>> Begin

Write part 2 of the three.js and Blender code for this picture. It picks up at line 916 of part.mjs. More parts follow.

>> End
>> Begin

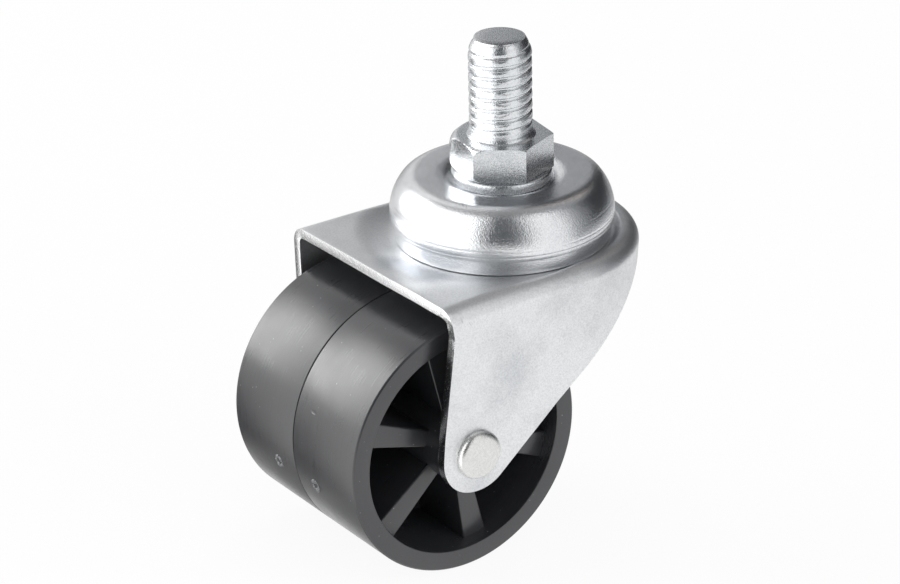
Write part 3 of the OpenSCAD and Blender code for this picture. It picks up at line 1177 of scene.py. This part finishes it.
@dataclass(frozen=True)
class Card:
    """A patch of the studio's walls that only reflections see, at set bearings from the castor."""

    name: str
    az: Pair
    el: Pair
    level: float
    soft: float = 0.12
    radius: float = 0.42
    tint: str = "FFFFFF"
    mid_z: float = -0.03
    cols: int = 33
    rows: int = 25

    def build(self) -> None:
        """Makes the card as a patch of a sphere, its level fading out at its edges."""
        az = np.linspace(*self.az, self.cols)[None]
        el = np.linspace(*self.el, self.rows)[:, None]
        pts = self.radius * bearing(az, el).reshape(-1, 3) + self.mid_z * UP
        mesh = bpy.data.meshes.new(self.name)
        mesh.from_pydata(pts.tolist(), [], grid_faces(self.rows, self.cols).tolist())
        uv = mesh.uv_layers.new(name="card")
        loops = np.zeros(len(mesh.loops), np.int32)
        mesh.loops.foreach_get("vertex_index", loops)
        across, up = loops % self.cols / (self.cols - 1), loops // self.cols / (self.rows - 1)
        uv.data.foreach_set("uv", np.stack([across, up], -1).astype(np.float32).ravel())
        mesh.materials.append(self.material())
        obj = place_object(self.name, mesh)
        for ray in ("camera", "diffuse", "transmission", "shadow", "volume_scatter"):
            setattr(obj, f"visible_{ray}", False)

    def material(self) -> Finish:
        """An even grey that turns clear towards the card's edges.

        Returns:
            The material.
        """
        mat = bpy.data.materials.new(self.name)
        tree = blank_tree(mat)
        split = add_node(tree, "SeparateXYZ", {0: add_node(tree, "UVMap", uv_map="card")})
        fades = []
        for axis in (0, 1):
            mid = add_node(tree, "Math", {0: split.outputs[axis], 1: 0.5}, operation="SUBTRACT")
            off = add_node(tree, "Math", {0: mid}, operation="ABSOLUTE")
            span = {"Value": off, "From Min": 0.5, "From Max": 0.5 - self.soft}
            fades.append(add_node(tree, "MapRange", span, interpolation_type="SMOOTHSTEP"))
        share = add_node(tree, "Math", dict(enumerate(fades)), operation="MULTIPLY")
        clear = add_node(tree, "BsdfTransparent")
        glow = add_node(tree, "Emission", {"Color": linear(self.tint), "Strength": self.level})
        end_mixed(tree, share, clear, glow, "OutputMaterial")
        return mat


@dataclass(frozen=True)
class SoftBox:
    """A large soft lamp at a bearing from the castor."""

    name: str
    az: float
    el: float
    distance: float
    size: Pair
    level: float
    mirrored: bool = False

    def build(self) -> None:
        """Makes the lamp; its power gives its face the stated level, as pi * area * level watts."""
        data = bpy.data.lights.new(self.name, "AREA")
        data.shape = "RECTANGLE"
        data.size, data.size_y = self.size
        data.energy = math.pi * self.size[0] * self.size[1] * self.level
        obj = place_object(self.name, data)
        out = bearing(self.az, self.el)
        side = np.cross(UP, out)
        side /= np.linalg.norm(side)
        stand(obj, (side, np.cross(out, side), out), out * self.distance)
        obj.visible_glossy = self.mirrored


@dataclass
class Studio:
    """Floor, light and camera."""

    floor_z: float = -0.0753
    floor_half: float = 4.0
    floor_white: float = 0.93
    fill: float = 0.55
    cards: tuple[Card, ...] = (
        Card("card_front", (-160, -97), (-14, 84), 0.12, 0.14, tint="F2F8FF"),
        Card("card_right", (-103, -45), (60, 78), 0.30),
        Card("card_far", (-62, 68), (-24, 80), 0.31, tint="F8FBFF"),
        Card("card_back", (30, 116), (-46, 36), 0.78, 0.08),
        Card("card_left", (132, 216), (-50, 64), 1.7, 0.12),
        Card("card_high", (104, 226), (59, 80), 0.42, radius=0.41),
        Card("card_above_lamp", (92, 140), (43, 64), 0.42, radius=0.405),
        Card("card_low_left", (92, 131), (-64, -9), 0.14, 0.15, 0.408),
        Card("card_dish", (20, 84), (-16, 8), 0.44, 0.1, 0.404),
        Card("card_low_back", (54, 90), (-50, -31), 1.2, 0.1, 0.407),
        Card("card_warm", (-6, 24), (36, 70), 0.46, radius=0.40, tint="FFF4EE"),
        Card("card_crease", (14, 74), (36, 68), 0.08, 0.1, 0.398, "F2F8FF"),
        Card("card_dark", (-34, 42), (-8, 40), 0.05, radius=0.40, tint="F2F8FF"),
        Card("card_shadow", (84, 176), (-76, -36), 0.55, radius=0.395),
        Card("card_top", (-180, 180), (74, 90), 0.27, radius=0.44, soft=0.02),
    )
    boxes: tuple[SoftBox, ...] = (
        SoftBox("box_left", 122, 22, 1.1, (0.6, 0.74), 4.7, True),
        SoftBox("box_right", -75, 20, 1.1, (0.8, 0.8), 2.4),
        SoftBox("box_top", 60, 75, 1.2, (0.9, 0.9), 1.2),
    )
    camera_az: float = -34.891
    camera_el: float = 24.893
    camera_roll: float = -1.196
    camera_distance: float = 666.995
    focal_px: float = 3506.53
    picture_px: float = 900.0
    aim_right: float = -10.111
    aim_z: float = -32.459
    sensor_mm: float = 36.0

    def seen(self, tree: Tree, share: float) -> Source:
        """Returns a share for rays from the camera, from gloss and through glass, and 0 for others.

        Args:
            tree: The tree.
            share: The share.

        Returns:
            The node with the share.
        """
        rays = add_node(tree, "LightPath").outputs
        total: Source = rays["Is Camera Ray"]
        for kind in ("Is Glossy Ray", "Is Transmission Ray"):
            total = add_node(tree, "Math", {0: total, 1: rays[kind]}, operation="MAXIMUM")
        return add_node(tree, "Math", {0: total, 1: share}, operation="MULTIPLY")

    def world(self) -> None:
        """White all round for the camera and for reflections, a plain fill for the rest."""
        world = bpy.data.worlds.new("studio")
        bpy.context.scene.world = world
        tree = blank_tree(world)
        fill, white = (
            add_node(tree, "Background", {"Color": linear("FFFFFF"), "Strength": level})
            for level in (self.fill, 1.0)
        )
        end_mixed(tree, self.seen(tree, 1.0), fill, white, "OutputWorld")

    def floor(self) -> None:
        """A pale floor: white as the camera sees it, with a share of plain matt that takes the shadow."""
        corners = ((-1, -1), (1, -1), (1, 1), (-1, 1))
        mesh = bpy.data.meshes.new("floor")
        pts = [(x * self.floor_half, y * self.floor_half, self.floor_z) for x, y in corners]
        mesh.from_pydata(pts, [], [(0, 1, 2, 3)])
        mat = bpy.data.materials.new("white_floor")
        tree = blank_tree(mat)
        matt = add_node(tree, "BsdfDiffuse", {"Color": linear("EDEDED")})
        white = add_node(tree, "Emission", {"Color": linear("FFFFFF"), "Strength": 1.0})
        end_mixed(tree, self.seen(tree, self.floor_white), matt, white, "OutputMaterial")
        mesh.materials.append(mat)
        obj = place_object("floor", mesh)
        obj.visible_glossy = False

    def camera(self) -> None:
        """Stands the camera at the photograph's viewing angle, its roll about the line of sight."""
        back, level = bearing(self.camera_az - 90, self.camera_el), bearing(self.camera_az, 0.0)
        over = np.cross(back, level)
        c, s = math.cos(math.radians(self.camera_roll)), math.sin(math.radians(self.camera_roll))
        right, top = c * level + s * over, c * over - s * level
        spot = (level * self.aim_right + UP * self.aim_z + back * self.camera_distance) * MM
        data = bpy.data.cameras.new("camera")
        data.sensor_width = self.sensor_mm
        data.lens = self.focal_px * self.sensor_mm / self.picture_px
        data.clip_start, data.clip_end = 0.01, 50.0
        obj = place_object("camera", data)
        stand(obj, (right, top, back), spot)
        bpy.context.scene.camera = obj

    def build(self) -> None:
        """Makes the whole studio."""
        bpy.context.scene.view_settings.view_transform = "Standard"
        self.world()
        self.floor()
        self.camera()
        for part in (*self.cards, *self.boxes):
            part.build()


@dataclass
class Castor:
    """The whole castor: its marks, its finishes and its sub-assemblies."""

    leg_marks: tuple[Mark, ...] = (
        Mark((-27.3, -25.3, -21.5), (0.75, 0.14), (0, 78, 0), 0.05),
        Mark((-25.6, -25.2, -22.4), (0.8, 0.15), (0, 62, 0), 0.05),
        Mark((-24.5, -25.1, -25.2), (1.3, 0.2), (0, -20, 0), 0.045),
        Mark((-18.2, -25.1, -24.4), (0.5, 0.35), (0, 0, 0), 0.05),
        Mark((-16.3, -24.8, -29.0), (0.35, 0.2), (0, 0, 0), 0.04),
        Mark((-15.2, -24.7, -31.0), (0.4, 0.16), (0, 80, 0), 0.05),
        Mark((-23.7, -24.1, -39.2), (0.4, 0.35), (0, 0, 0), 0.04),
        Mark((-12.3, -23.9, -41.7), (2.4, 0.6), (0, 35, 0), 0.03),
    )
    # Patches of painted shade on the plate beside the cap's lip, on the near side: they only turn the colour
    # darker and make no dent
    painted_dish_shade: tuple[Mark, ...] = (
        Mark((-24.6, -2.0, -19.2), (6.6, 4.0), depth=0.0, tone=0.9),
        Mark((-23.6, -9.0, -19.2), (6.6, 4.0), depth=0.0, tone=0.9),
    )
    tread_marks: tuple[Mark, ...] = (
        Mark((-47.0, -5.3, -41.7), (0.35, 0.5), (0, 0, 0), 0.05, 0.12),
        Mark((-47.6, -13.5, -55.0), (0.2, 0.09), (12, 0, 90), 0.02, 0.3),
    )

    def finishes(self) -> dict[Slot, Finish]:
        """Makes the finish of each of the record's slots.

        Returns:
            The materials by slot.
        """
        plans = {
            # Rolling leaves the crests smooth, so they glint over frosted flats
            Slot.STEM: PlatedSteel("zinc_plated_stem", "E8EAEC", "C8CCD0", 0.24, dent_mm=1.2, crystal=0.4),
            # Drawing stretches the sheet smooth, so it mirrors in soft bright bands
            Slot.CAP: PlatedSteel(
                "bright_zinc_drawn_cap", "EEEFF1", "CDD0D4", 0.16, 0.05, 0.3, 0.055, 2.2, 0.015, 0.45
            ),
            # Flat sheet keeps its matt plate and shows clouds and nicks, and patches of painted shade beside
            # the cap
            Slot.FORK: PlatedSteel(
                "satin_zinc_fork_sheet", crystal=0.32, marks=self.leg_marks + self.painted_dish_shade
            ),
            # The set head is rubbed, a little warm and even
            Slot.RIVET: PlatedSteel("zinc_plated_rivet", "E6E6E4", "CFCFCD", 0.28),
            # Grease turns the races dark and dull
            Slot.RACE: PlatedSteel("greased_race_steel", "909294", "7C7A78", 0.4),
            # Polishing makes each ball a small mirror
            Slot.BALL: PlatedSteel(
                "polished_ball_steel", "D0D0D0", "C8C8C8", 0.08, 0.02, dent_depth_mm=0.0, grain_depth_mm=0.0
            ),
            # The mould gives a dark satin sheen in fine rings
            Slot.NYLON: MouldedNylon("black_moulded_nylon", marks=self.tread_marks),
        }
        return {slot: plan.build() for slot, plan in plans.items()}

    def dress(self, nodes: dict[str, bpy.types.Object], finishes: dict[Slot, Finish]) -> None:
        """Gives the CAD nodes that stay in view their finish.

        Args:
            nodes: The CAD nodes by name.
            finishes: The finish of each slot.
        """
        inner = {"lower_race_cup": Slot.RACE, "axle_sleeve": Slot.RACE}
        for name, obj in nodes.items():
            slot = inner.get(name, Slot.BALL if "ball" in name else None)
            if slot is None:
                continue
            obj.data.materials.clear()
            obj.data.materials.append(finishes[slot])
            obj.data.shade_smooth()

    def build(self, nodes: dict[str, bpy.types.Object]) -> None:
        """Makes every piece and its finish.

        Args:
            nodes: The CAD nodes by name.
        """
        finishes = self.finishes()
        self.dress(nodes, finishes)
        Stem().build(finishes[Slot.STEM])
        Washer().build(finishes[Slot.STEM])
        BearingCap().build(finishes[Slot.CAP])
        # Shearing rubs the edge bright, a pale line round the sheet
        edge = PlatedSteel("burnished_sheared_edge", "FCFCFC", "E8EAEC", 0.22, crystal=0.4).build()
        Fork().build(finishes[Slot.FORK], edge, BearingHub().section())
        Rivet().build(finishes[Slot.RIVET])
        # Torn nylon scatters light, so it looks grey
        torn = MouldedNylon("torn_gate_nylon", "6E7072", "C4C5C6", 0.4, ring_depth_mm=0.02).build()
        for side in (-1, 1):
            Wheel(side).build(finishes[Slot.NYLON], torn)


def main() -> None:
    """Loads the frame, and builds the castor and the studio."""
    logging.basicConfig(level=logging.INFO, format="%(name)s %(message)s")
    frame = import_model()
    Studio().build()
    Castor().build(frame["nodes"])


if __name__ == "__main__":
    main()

>> End
>> Begin

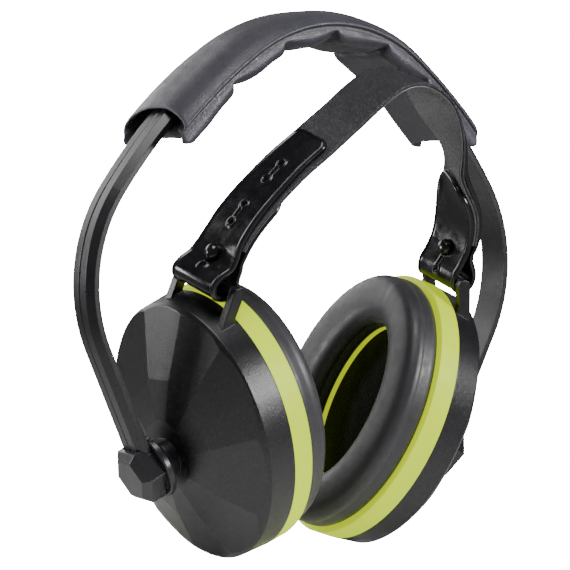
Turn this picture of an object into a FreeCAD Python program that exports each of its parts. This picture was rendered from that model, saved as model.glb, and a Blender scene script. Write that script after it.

>> End

- [Description of the task] Look for the word "picks" and return every line where it occurs.

- [Result below]
Write part 2 of the three.js and Blender code for this picture. It picks up at line 916 of part.mjs. More parts follow.
Write part 3 of the OpenSCAD and Blender code for this picture. It picks up at line 1177 of scene.py. This part finishes it.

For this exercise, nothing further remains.